**Exercise description**. Copy out all of the data exactly as it appears.

**Data shown**.
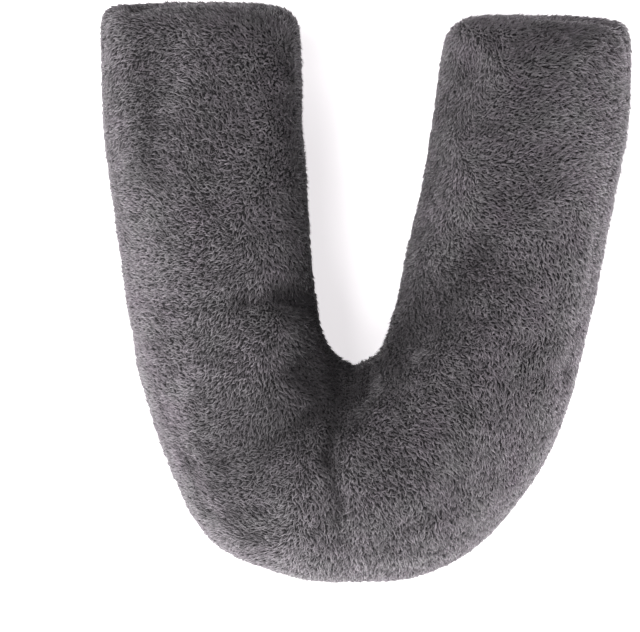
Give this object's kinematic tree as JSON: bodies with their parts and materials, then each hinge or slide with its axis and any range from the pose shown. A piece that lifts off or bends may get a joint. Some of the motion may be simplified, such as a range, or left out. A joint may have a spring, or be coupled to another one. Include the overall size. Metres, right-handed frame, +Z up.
{
  "type": "u-shaped pillow",
  "caption": "U-shaped stuffed pillow in dark grey long-pile plush, with two broad square-ended arms round an open neck gap.",
  "frame": {"origin": "middle of the plan's bounding box, on the surface that the pillow lies on", "axes": "+Z up through the thickness, out of the front panel; +Y from the rounded bend towards the ends of the arms; +X towards the right arm seen from the front"},
  "size_m": [0.46, 0.498, 0.1464],
  "materials": {
    "plush": "long soft pile in clumped locks, matt, dark grey with a faint purple cast and paler tips"
  },
  "bodies": {
    "root": {"pillow": "plush"}
  },
  "joints": []
}
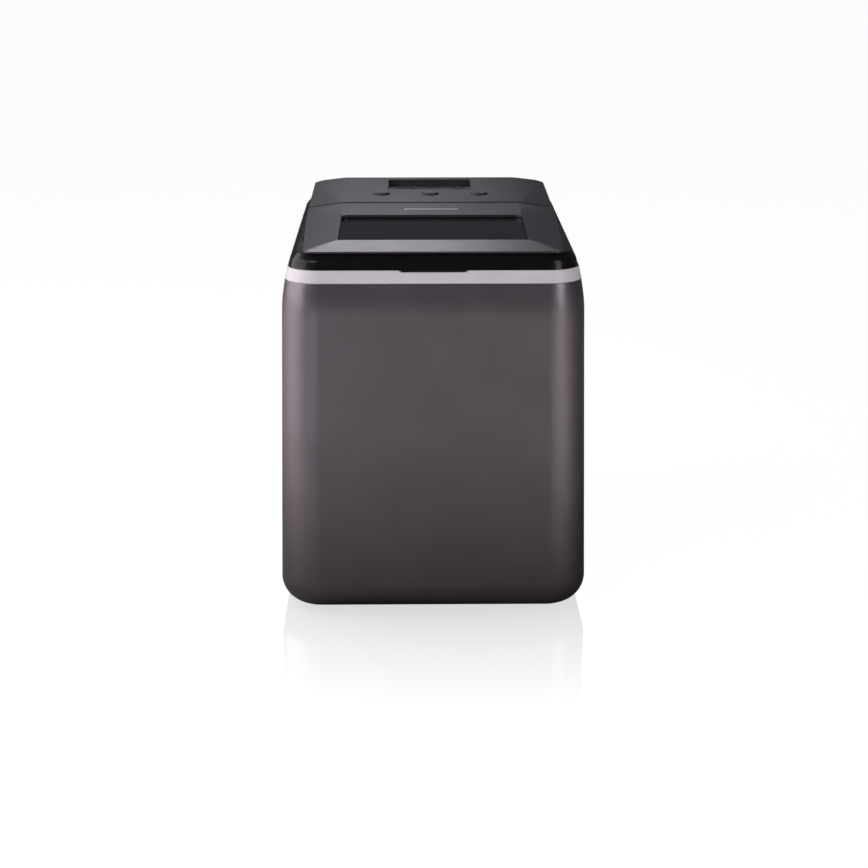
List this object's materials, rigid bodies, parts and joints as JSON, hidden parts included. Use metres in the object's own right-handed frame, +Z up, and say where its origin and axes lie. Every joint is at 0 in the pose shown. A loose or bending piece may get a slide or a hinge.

**Result**.
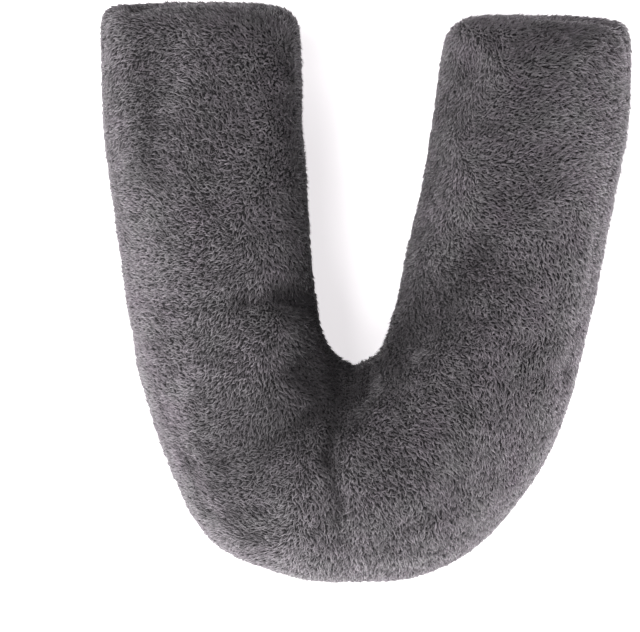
Give this object's kinematic tree as JSON: bodies with their parts and materials, then each hinge or slide with its axis and any range from the pose shown. A piece that lifts off or bends may get a joint. Some of the motion may be simplified, such as a range, or left out. A joint may have a spring, or be coupled to another one. Include the overall size. Metres, right-handed frame, +Z up.
{
  "type": "u-shaped pillow",
  "caption": "U-shaped stuffed pillow in dark grey long-pile plush, with two broad square-ended arms round an open neck gap.",
  "frame": {"origin": "middle of the plan's bounding box, on the surface that the pillow lies on", "axes": "+Z up through the thickness, out of the front panel; +Y from the rounded bend towards the ends of the arms; +X towards the right arm seen from the front"},
  "size_m": [0.46, 0.498, 0.1464],
  "materials": {
    "plush": "long soft pile in clumped locks, matt, dark grey with a faint purple cast and paler tips"
  },
  "bodies": {
    "root": {"pillow": "plush"}
  },
  "joints": []
}
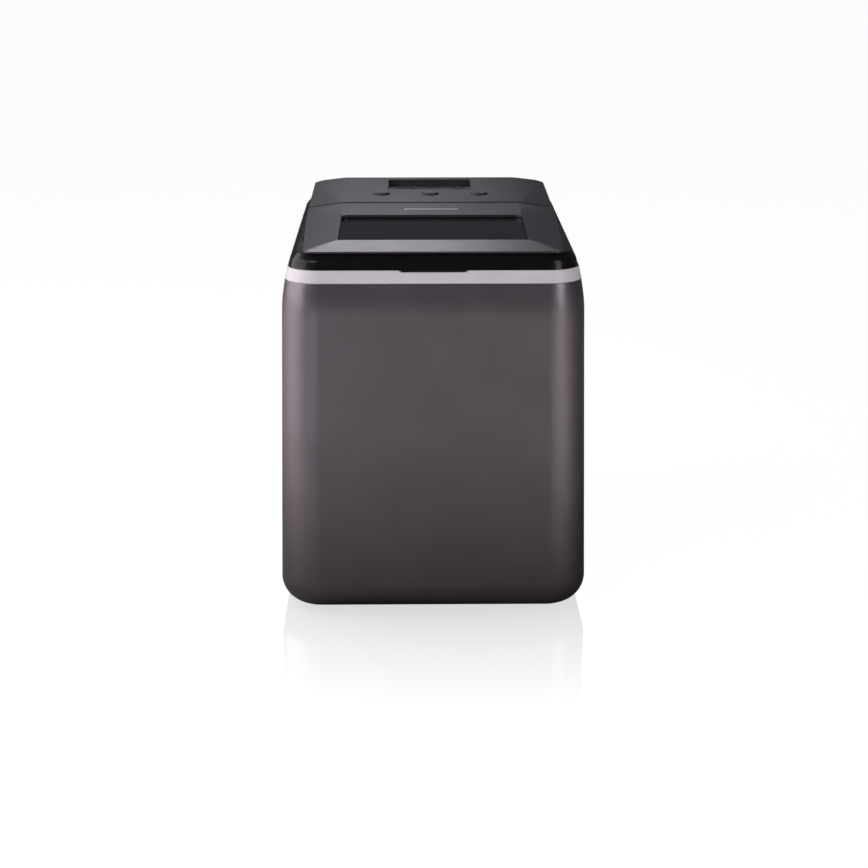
List this object's materials, rigid bodies, parts and joints as JSON, hidden parts included. Use metres in the object's own right-handed frame, +Z up, and say where its origin and axes lie. Every joint is at 0 in the pose shown. A loose or bending piece may get a slide or a hinge.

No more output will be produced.